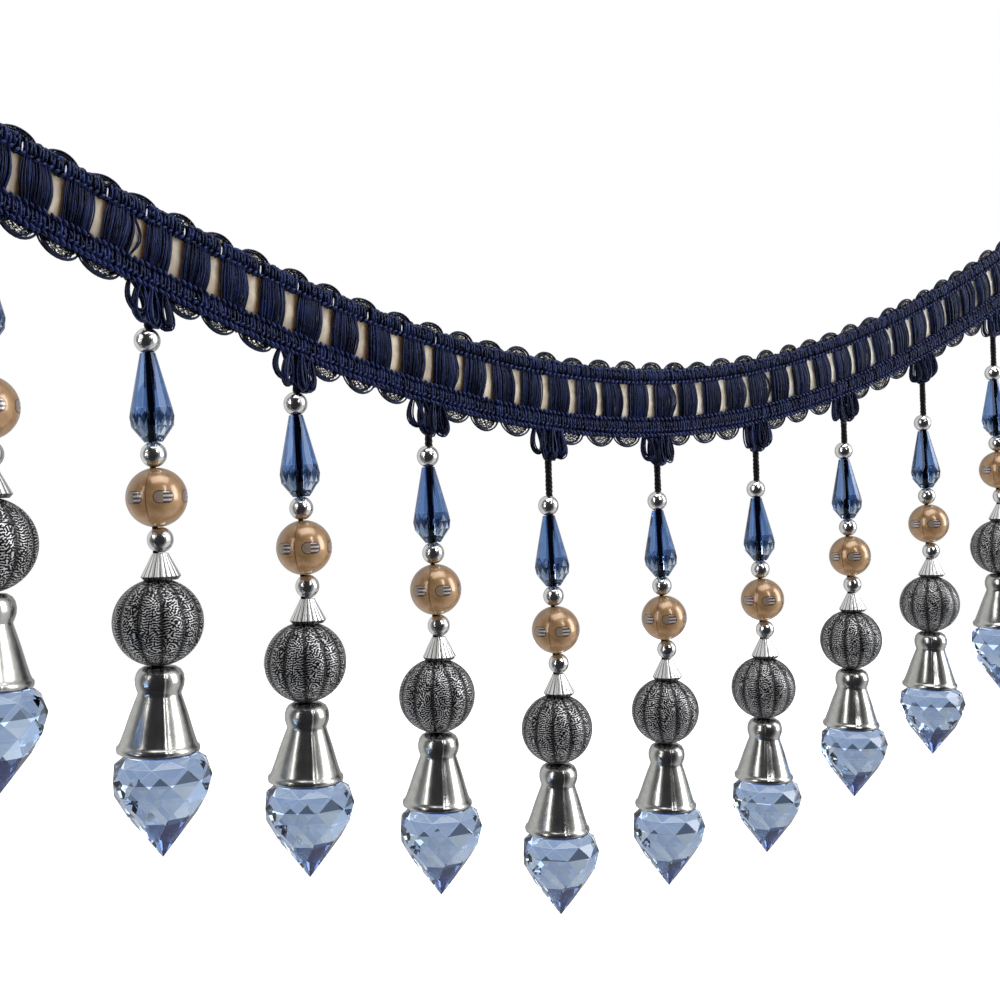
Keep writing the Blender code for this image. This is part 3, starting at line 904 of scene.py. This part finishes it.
def fluted_material():
    """Plating with dark lines between the flutes and a darker lip."""
    material, tree, shader = new_material("fluted silver plating")
    turn, height = bead_place(tree)[1:]
    groove = calc(tree, "POWER", calc(tree, "COSINE", calc(tree, "MULTIPLY", turn, FLUTES / 2)), 14.0)
    lip = calc(tree, "MULTIPLY", calc(tree, "LESS_THAN", height, 0.15 - CAP_HEIGHT), 0.55)
    dark = calc(tree, "MAXIMUM", groove, lip)
    feed(tree, shader, {
        "Base Color": colour_ramp(tree, dark, ((0.2, (0.82, 0.82, 0.81)), (0.7, (0.05, 0.05, 0.05)))),
        "Metallic": 1.0,
        "Roughness": 0.34,
    })
    return material


SILVER = silver_material("silver plating", (0.74, 0.74, 0.73), 0.08, 0.26, 1300.0, 0.30)
DARK_SILVER = silver_material("dark silver plating", (0.50, 0.50, 0.48), 0.20, 0.24, 260.0, 0.015)
ball = lathe("ball", round_rings(BALL, BALL, 0.75, 16), 28)
strung("silver_balls", ball, ("ball_1", "ball_2", "ball_3"), SILVER, "silver", (), 61)
cap = lathe("cap", CAP_RINGS, 320, flutes, 40.0)
strung("fluted_caps", cap, ("cap",), fluted_material(), "silver", (), 62)
bell = lathe("bell", BELL_RINGS, 96, seam)
strung("bells", bell, ("bell",), DARK_SILVER, "silver", (), 63, facing=9.0)

# Faceted teardrops.
# The blue teardrop is cut glass or clear acrylic: long narrow facets down to its widest part, and short
# ones under it. Its colour is deep in front, and pale in the short facets.
TEARDROP_SIDES = 16
TEARDROP_BORDER = 0.07
TEARDROP_RINGS = (
    # radius, depth, and turn in half steps
    (0.6, -0.1, 0), (1.45, -0.1, 0), (3.95, 10.8, 0), (4.25, 12.2, 1), (3.95, 14.0, 0),
    (1.75, TEARDROP_LENGTH + 0.1, 1), (0.6, TEARDROP_LENGTH + 0.1, 1),
)


def glass_material(name, stops, ior, roughness, gloss):
    """Clear glass, tinted facet by facet."""
    material, tree, shader = new_material(name)
    feed(tree, shader, {
        "Base Color": colour_ramp(tree, attribute(tree, "facet").outputs["Fac"], stops),
        "Transmission Weight": 1.0,
        "IOR": ior,
        "Roughness": roughness,
        "Specular Tint": (*gloss, 1.0),
    })
    return material


def cut_gem(name, rings, sides, tone_at, border, bored=False):
    """A flat-faceted solid, open from end to end where it is bored. tone_at(angle in degrees, depth, chance)
    is a facet's tone, and its narrow border is a little paler."""
    verts, faces = [], []
    rings = list(rings) + ([rings[0]] if bored else [])
    for radius, depth, turn in rings:
        for i in range(sides):
            angle = 2 * math.pi * (i + turn / 2) / sides
            verts.append((MM * radius * math.cos(angle), MM * radius * math.sin(angle), -MM * depth))
    for ring in range(len(rings) - 1):
        a = ring * sides
        b = 0 if bored and ring == len(rings) - 2 else (ring + 1) * sides
        shift = rings[ring + 1][2] - rings[ring][2]
        for i in range(sides):
            j = (i + 1) % sides
            if shift == 0:
                faces.append((a + i, b + i, b + j, a + j))
            elif shift > 0:
                faces.append((a + i, b + i, a + j))
                faces.append((a + j, b + i, b + j))
            else:
                faces.append((a + i, b + i, b + j))
                faces.append((a + i, b + j, a + j))
    if bored:
        verts = verts[:-sides]
    else:
        faces.append(tuple(range(sides)))
        faces.append(tuple(len(rings) * sides - 1 - i for i in range(sides)))
    mesh = bpy.data.meshes.new(name)
    mesh.from_pydata(verts, [], faces)
    work = bmesh.new()
    work.from_mesh(mesh)
    facet = work.faces.layers.float.new("facet")
    chance = np.random.default_rng(81)
    for face in work.faces:
        middle = face.calc_center_median() / MM
        face[facet] = tone_at(math.degrees(math.atan2(middle.y, middle.x)), -middle.z, chance)
    wide = [face for face in work.faces if face.calc_area() > 1.5 * MM * border * face.calc_perimeter()]
    borders = bmesh.ops.inset_individual(work, faces=wide, thickness=MM * border, use_even_offset=True)
    for face in borders["faces"]:
        face[facet] = min(1.0, 1.12 * face[facet] + 0.01)
    work.to_mesh(mesh)
    work.free()
    return mesh


def teardrop_tone(angle, depth, chance):
    """Pale under the widest part. Above it, middling at the back and deep in front."""
    if depth > 13.0:
        return 1.0 if 20.0 < abs(angle) < 80.0 else chance.uniform(0.7, 0.95)
    if abs(angle) > 100.0:
        return chance.uniform(0.4, 0.9)
    return 0.1 if abs(angle) < 9.0 else chance.uniform(0.05, 0.5)


TEARDROP_BLUE = glass_material("deep blue glass", (
    (0.0, (0.005, 0.011, 0.045)), (0.35, (0.022, 0.049, 0.128)), (0.65, (0.022, 0.049, 0.128)),
    (0.9, (0.22, 0.36, 0.62)), (1.0, (0.90, 0.95, 1.0)),
), ior=1.5, roughness=0.02, gloss=(0.40, 0.50, 0.70))
teardrop = cut_gem("teardrop", TEARDROP_RINGS, TEARDROP_SIDES, teardrop_tone, TEARDROP_BORDER, bored=True)
strung("teardrops", teardrop, ("teardrop",), TEARDROP_BLUE, "blue_glass", drop_nodes("teardrop"), 71,
       facing=0.0)

# Tan beads.
# The round bead is moulded in pearly tan plastic. Six small ovals, striped with silver over half their
# length, are set round its equator, and a fine mould seam runs from hole to hole.
PEARL_WIDTH = 11.6
OVALS = 6
OVAL_TURN = 5.233
OVAL_STRAIGHT = 0.80
OVAL_RADIUS = 1.05
RIM_RADIUS = 1.10
RIM_HALF = 0.15
STRIPES = 8.0
SEAM_TURN = 0.31
SEAM_HALF = 0.020
SEAM_END = -3.9


def tan_material():
    material, tree, shader = new_material("pearly tan")
    place, turn, height = bead_place(tree)
    # Distance along the equator from the nearest oval's middle, and height above it, both in millimetres.
    cell = calc(tree, "ADD", calc(tree, "MULTIPLY", turn, OVALS / (2 * math.pi)), OVAL_TURN)
    cell = calc(tree, "FRACT", cell)
    beside = calc(tree, "MULTIPLY", calc(tree, "SUBTRACT", cell, 0.5), math.pi * PEARL_WIDTH / OVALS)
    height = calc(tree, "ADD", height, PEARL_HEIGHT / 2)
    end = calc(tree, "MAXIMUM", calc(tree, "SUBTRACT", calc(tree, "ABSOLUTE", beside), OVAL_STRAIGHT), 0.0)
    squares = calc(tree, "ADD", calc(tree, "POWER", end, 2.0), calc(tree, "POWER", height, 2.0))
    away = calc(tree, "SQRT", squares)
    inside = calc(tree, "LESS_THAN", away, OVAL_RADIUS)
    rim = calc(tree, "LESS_THAN", calc(tree, "ABSOLUTE", calc(tree, "SUBTRACT", away, RIM_RADIUS)), RIM_HALF)
    wave = calc(tree, "SINE", calc(tree, "MULTIPLY", height, STRIPES))
    striped = calc(tree, "MULTIPLY", inside, calc(tree, "GREATER_THAN", beside, -0.1))
    lines = calc(tree, "MULTIPLY", striped, calc(tree, "GREATER_THAN", wave, 0.3))
    hollows = calc(tree, "MULTIPLY", striped, calc(tree, "LESS_THAN", wave, -0.2))
    seam_line = calc(tree, "LESS_THAN", calc(tree, "ABSOLUTE", calc(tree, "ADD", turn, SEAM_TURN)), SEAM_HALF)
    seam_line = calc(tree, "MULTIPLY", seam_line, calc(tree, "GREATER_THAN", height, SEAM_END))
    cloud = noise(tree, place, 0.35, 3.0)
    colour = colour_ramp(tree, cloud, ((0.3, (0.215, 0.118, 0.050)), (0.7, (0.340, 0.208, 0.100))))
    for mask, shade in (
        (rim, (0.07, 0.035, 0.025)), (inside, (0.20, 0.155, 0.115)), (lines, (0.40, 0.38, 0.38)),
        (hollows, (0.065, 0.045, 0.050)), (seam_line, (0.13, 0.05, 0.02)),
    ):
        colour = over(tree, colour, mask, shade)
    feed(tree, shader, {
        "Base Color": colour,
        "Metallic": 0.35,
        "Roughness": 0.28,
        "Coat Weight": 0.6,
        "Coat Roughness": 0.06,
        "Normal": bump(tree, calc(tree, "ADD", rim, seam_line), 0.5, 0.0002),
    })
    return material


pearl = lathe("pearl", round_rings(PEARL_WIDTH, PEARL_HEIGHT + 0.1, 0.9, 28), 48)
strung("tan_beads", pearl, ("pearl",), tan_material(), "tan_pearl", drop_nodes("pearl"), 72, facing=0.0)

# Lace beads.
# The large round bead is covered with a raised worm-like pattern, black in its hollows and silver on top,
# over twelve shallow grooves that run from hole to hole.
LACE_WIDTH = 17.2
GROOVES = 12
GROOVE_DEPTH = 0.34


def lace_material():
    material, tree, shader = new_material("black and silver lace")
    place, turn = bead_place(tree)[:2]
    worms = add_node(tree, "ShaderNodeTexGabor", {
        "Vector": place, "Scale": 0.65, "Frequency": 3.3, "Anisotropy": 0.0,
    }, gabor_type="3D")
    waves = calc(tree, "COSINE", calc(tree, "MULTIPLY", worms.outputs["Phase"], 2 * math.pi))
    lines = calc(tree, "ADD", calc(tree, "MULTIPLY", waves, 0.12), 0.52)
    groove = calc(tree, "ABSOLUTE", calc(tree, "COSINE", calc(tree, "MULTIPLY", turn, GROOVES / 2)))
    groove = calc(tree, "MULTIPLY", calc(tree, "POWER", groove, 10.0), 0.07)
    level = calc(tree, "SUBTRACT", lines, groove)
    feed(tree, shader, {
        "Base Color": colour_ramp(tree, level, ((0.55, (0.003, 0.003, 0.004)), (0.64, (0.55, 0.55, 0.56)))),
        "Metallic": 0.65,
        "Roughness": 0.38,
        "Normal": bump(tree, lines, 0.8, 0.00018),
    })
    return material


def grooves(angles, radius, ring):
    return radius - GROOVE_DEPTH * (radius / (LACE_WIDTH / 2)) * np.abs(np.cos(GROOVES / 2 * angles)) ** 6


lace = lathe("lace", round_rings(LACE_WIDTH, LACE_HEIGHT, 0.9, 36), 120, grooves)
strung("lace_beads", lace, ("lace",), lace_material(), "mesh_silver", drop_nodes("mesh_bead"), 73)

# Crystals.
# The drop ends in a clear acorn crystal in pale steel blue, deeper at its tip. It is cut with a flat top,
# small facets round its shoulder and longer ones down to its point.
CRYSTAL_SIDES = 9
CRYSTAL_BORDER = 0.06
CRYSTAL_RINGS = (
    # radius, depth, and turn in half steps
    (7.0, GAP, 0), (8.8, 1.7, 1), (9.4, 4.6, 0), (8.9, 7.8, 1), (6.6, 11.6, 0), (3.3, 15.9, 1),
    (0.02, CRYSTAL_HEIGHT + GAP, 0),
)


def crystal_tone(angle, depth, chance):
    """Deep at the tip but for its left side. Above it mixed at both sides, pale between, darker on top."""
    if depth > 13.0:
        return chance.choice([0.5, 1.0]) if -80.0 < angle < -15.0 else chance.uniform(0.0, 0.03)
    if 70.0 < abs(angle) < 110.0:
        return chance.choice([0.05, 0.4, 0.7])
    if depth > 4.0:
        return chance.uniform(0.5, 0.95)
    return chance.uniform(0.165, 0.20) if abs(angle) < 90.0 else chance.uniform(0.33, 0.6)


CRYSTAL_BLUE = glass_material("pale blue crystal", (
    (0.0, (0.008, 0.022, 0.120)), (0.2, (0.060, 0.082, 0.120)), (0.35, (0.49, 0.66, 0.97)),
    (0.65, (0.49, 0.66, 0.97)), (1.0, (0.76, 0.90, 1.0)),
), ior=1.49, roughness=0.0, gloss=(1.0, 1.0, 1.0))
crystal = cut_gem("crystal", CRYSTAL_RINGS, CRYSTAL_SIDES, crystal_tone, CRYSTAL_BORDER)
strung("crystals", crystal, ("crystal",), CRYSTAL_BLUE, "pale_crystal", drop_nodes("crystal"), 74, facing=8.0)

# Light and backdrop.
# Soft boxes stand left, right and in front of the trim, and one hangs over it. The white room is dimmer
# behind the trim and dark behind the camera. The pale floor glows, too far below to take a shadow.
TO_CAMERA = (-0.638, -0.770, 0.0)
ROOM_SHADES = (
    # from 0 behind the trim to 1 behind the camera
    (0.0, (0.44, 0.44, 0.45)), (0.15, (0.54, 0.54, 0.55)), (0.28, (0.85, 0.85, 0.85)),
    (0.525, (0.85, 0.85, 0.85)), (0.625, (0.35, 0.35, 0.36)), (0.775, (0.035, 0.035, 0.04)),
)
FLOOR_HALF = 6.0
FLOOR_HEIGHT = -0.9
WHITE = (1.0, 1.0, 1.0)


def soft_box(name, place, aim, size, power):
    lamp = bpy.data.lights.new(name, "AREA")
    lamp.shape = "RECTANGLE"
    lamp.size, lamp.size_y = size
    lamp.energy = power
    box = put_in(name, lamp)
    turn = (Vector(place) - Vector(aim)).to_track_quat("Z", "Y")
    box.matrix_world = Matrix.Translation(place) @ turn.to_matrix().to_4x4()


def white_room():
    """The room's light. The camera itself sees plain white."""
    world = bpy.data.worlds.new("white room")
    bpy.context.scene.world = world
    world.use_nodes = True
    tree = world.node_tree
    way = add_node(tree, "ShaderNodeTexCoord", {}).outputs["Generated"]
    facing = add_node(tree, "ShaderNodeVectorMath", {0: way, 1: TO_CAMERA}, operation="DOT_PRODUCT")
    share = calc(tree, "ADD", calc(tree, "MULTIPLY", facing.outputs["Value"], 0.5), 0.5)
    seen = add_node(tree, "ShaderNodeLightPath", {}).outputs["Is Camera Ray"]
    colour = over(tree, colour_ramp(tree, share, ROOM_SHADES), seen, WHITE)
    feed(tree, tree.nodes["Background"], {"Color": colour})


def pale_floor():
    material, tree, shader = new_material("pale floor")
    feed(tree, shader, {
        "Base Color": (0.95, 0.95, 0.95, 1.0), "Roughness": 0.8,
        "Emission Color": (*WHITE, 1.0), "Emission Strength": 1.0,
    })
    mesh = bpy.data.meshes.new("floor")
    corners = ((-1, -1), (1, -1), (1, 1), (-1, 1))
    mesh.from_pydata([(x * FLOOR_HALF, y * FLOOR_HALF, FLOOR_HEIGHT) for x, y in corners], [], [(0, 1, 2, 3)])
    mesh.materials.append(material)
    floor = put_in("floor", mesh)
    floor.visible_glossy = False


soft_box("left box", (-0.95, -0.15, 0.20), (0.0, 0.0, -0.05), (0.35, 0.8), 4.5)
soft_box("right box", (1.50, -1.00, 0.45), (0.0, 0.0, -0.05), (0.70, 1.6), 23.0)
soft_box("front box", (0.032, -0.414, 0.22), (0.0, 0.0, -0.10), (0.05, 0.22), 0.45)
soft_box("top box", (0.0, -0.25, 0.85), (0.0, 0.0, 0.0), (0.9, 0.5), 5.0)
white_room()
pale_floor()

* * *

▶ YOUR TASK
Collect each line above holding the string "part".

▶ THE RESULT
Keep writing the Blender code for this image. This is part 3, starting at line 904 of scene.py. This part finishes it.
# The blue teardrop is cut glass or clear acrylic: long narrow facets down to its widest part, and short
    """Pale under the widest part. Above it, middling at the back and deep in front."""